This is my understanding about how software licenses work in most jurisdictions — I add this, because it might help to clearify things:
- When I attach a license to a program, the license governs my copyright.
- You can only change the license in case you are compliant with the current license terms or all the copyright-holders agree to change it.
- Because the license governs my copyright it also governs how license updates work.
- In case nothing is specified in the license on how license updates work — copyright law does apply.
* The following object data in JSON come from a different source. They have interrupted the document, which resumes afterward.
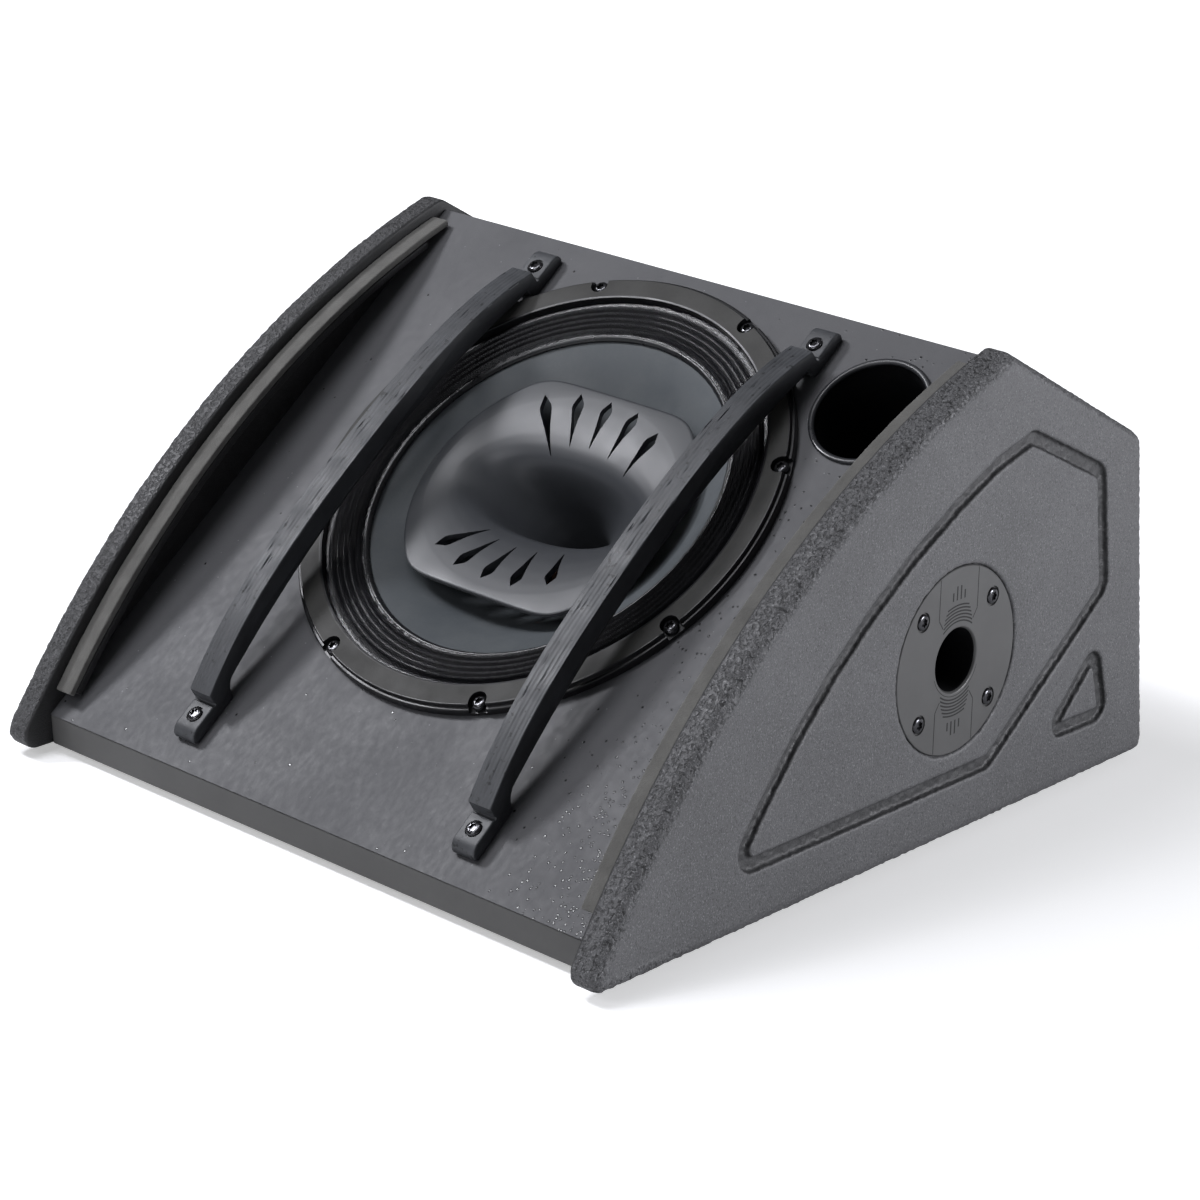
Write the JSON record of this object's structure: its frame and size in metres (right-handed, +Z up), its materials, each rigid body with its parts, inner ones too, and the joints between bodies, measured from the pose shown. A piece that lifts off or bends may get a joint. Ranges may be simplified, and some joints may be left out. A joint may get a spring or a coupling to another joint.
{
  "type": "wedge stage monitor loudspeaker",
  "caption": "Low-profile wedge stage monitor with its grille off: coaxial woofer and horn, reflex port, curved grille bars, side pole socket and rear amplifier panel.",
  "frame": {"origin": "on the floor, under the middle of the bounding box", "axes": "+X towards the side with the pole socket, +Y from the baffle to the rear, +Z up"},
  "size_m": [0.47, 0.4956, 0.2818],
  "materials": {
    "texture_paint": "pebbled black water-based textured paint over plywood",
    "satin_paint": "smooth satin charcoal paint over plywood",
    "bar_stain": "black-stained plywood edge, ribbed by its plies",
    "grey_foam": "open-cell grey foam tape",
    "foot_rubber": "moulded black rubber",
    "black_plastic": "black moulded plastic",
    "knob_plastic": "satin black plastic",
    "port_plastic": "black moulded plastic",
    "amp_plate": "black powder coat",
    "heat_sink": "black anodised extrusion",
    "circuit_board": "green solder mask",
    "bare_steel": "zinc-plated steel",
    "frame_paint": "olive-black satin paint on die-cast metal",
    "doped_cloth": "pleated cloth with glossy black doping",
    "cone_paper": "coated blue-grey paper pulp",
    "spider_cloth": "resin-treated corrugated cloth",
    "copper_coil": "enamelled copper winding on its former",
    "ferrite": "unpainted ferrite ring",
    "horn_plastic": "satin charcoal moulded plastic",
    "black_metal": "black paint",
    "titanium_film": "thin bright metal film",
    "pole_plate_metal": "satin black metal with engraved marks",
    "black_screw": "blackened steel, slightly glossy",
    "wadding": "polyester acoustic wadding",
    "cable_jacket": "black cable jacket"
  },
  "bodies": {
    "cabinet": {"right_side_panel": "texture_paint", "left_side_panel": "texture_paint", "bottom_panel": "satin_paint", "baffle": "satin_paint", "top_rear_panel": "texture_paint", "rear_panel": "texture_paint", "front_left_foot": "foot_rubber", "front_right_foot": "foot_rubber", "rear_left_foot": "foot_rubber", "rear_right_foot": "foot_rubber", "carry_handle": "black_plastic", "amp_panel": "amp_plate", "heat_sink": "heat_sink", "amp_board": "circuit_board", "input_xlr": "black_plastic", "link_xlr": "black_plastic", "power_inlet": "black_plastic", "port_tube": "port_plastic", "left_grille_bar": "bar_stain", "right_grille_bar": "bar_stain", "left_foam_strip": "grey_foam", "right_foam_strip": "grey_foam", "woofer_frame": "frame_paint", "woofer_surround": "doped_cloth", "woofer_spider": "spider_cloth", "top_plate": "bare_steel", "magnet": "ferrite", "pole_piece": "bare_steel", "horn": "horn_plastic", "hf_driver": "black_metal", "pole_plate": "pole_plate_metal", "damping_pad": "wadding", "speaker_cable": "cable_jacket", "frame_screw_1": "black_screw", "frame_screw_2": "black_screw", "frame_screw_3": "black_screw", "frame_screw_4": "black_screw", "frame_screw_5": "black_screw", "frame_screw_6": "black_screw", "frame_screw_7": "black_screw", "frame_screw_8": "black_screw", "amp_screw_1": "bare_steel", "pole_plate_screw_1": "black_screw", "amp_screw_2": "bare_steel", "pole_plate_screw_2": "black_screw", "amp_screw_3": "bare_steel", "pole_plate_screw_3": "black_screw", "amp_screw_4": "bare_steel", "pole_plate_screw_4": "black_screw", "left_bar_screw_lower": "black_screw", "left_bar_screw_upper": "black_screw", "right_bar_screw_lower": "black_screw", "right_bar_screw_upper": "black_screw"},
    "woofer_moving": {"woofer_cone": "cone_paper", "voice_coil": "copper_coil"},
    "tweeter_moving": {"hf_diaphragm": "titanium_film"},
    "level_knob_body": {"level_knob": "knob_plastic"},
    "rocker_body": {"power_rocker": "knob_plastic"},
    "preset_button_body": {"preset_button": "knob_plastic"},
    "latch_body": {"input_latch": "bare_steel"}
  },
  "joints": [
    {"name": "woofer_travel", "type": "slide", "parent": "cabinet", "child": "woofer_moving", "axis": [0, -0.6143, 0.7891], "range_m": [-0.005, 0.005], "stiffness_N_per_m": 3000, "deforming": ["woofer_surround", "woofer_spider"]},
    {"name": "tweeter_travel", "type": "slide", "parent": "cabinet", "child": "tweeter_moving", "axis": [0, -0.6143, 0.7891], "range_m": [-0.0003, 0.0003]},
    {"name": "level_knob_turn", "type": "hinge", "parent": "cabinet", "child": "level_knob_body", "pos_m": [-0.108, 0.21728, 0.12049], "axis": [0, 0.9952, 0.0976], "range_deg": [-140, 140]},
    {"name": "power_rocker_tilt", "type": "hinge", "parent": "cabinet", "child": "rocker_body", "pos_m": [-0.139, 0.21877, 0.06436], "axis": [-1, 0, 0], "range_deg": [-16, 0]},
    {"name": "preset_button_press", "type": "slide", "parent": "cabinet", "child": "preset_button_body", "axis": [0, -0.9952, -0.0976], "range_m": [0, 0.002]},
    {"name": "input_latch_press", "type": "slide", "parent": "cabinet", "child": "latch_body", "axis": [0, -0.9952, -0.0976], "range_m": [0, 0.0015]}
  ]
}
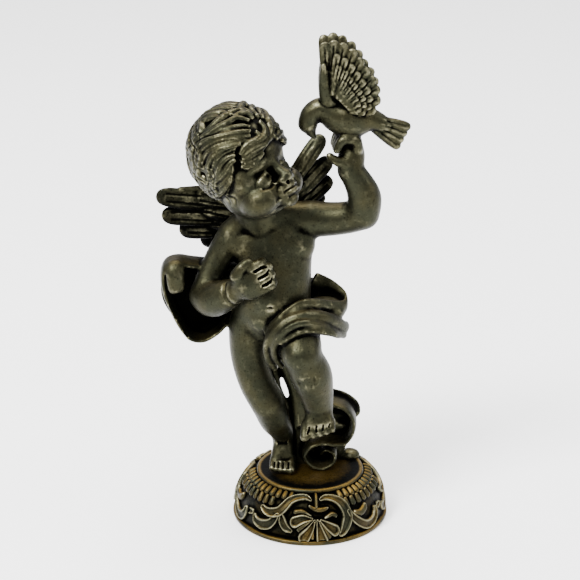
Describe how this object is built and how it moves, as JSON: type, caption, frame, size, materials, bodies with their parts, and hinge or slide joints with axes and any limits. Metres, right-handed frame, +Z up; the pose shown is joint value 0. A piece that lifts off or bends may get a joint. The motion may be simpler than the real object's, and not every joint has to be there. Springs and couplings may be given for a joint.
{
  "type": "cherub figurine",
  "caption": "Cast pewter figurine of a winged child with a bird on its raised hand, draped in a sash and standing on a round base carved with shells and scrolls.",
  "frame": {"origin": "centre of the round base's underside", "axes": "+Z up through the figure, -Y the way it faces, +X to its left"},
  "size_m": [0.0751, 0.0482, 0.1508],
  "materials": {
    "pewter": "antiqued pewter, dark in the hollows and worn bright on the high places",
    "dark_pewter": "antiqued pewter with a brown gold platform"
  },
  "bodies": {
    "root": {"cherub": "pewter", "base": "dark_pewter"}
  },
  "joints": []
}
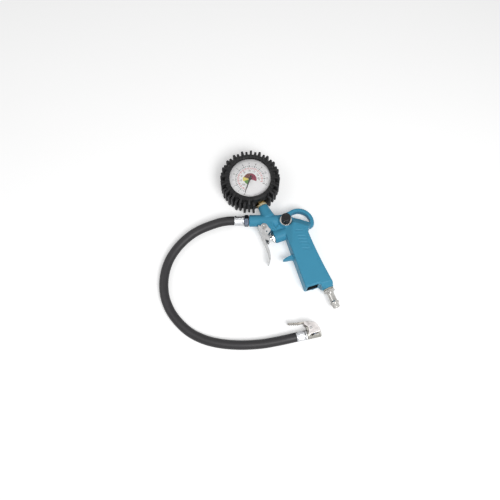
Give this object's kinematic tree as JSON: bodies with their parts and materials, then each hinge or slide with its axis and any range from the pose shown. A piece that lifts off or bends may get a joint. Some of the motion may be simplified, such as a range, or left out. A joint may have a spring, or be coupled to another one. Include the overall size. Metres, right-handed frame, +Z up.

- In case it is specified how license updates work the license entirely governs how license updates work. For example oversimplified when my license says you can do whatever you want with that code even attach another license, then what is stated in there counts and copyright law is superseded by the license.
Quotation from the GPLv3:
- Revised Versions of this License.
The Free Software Foundation may publish revised and/or new versions of the GNU General Public License from time to time. Such new versions will be similar in spirit to the present version, but may differ in detail to address new problems or concerns.
Each version is given a distinguishing version number. If the Program specifies that a certain numbered version of the GNU General Public License “or any later version” applies to it, you have the option of following the terms and conditions either of that numbered version or of any later version published by the Free Software Foundation. If the Program does not specify a version number of the GNU General Public License, you may choose any version ever published by the Free Software Foundation.
If the Program specifies that a proxy can decide which future versions of the GNU General Public License can be used, that proxy's public statement of acceptance of a version permanently authorizes you to choose that version for the Program.
Later license versions may give you additional or different permissions. However, no additional obligations are imposed on any author or copyright holder as a result of your choosing to follow a later version.
- Does that mean that when you specify GPLv3 or any later version that anybody who receives the code may add a later version that may not be necessarily compliant with the current version? I mean since from my current understanding the license governs the copyright (see point 3 above) and the license is unclear at that point, I ask my self this question.
- Does that mean that when you specify an explicit GPL version number without having the "or any later version" that implicitly anybody who receives the code cannot add another GPL version that is not compliant with the current version?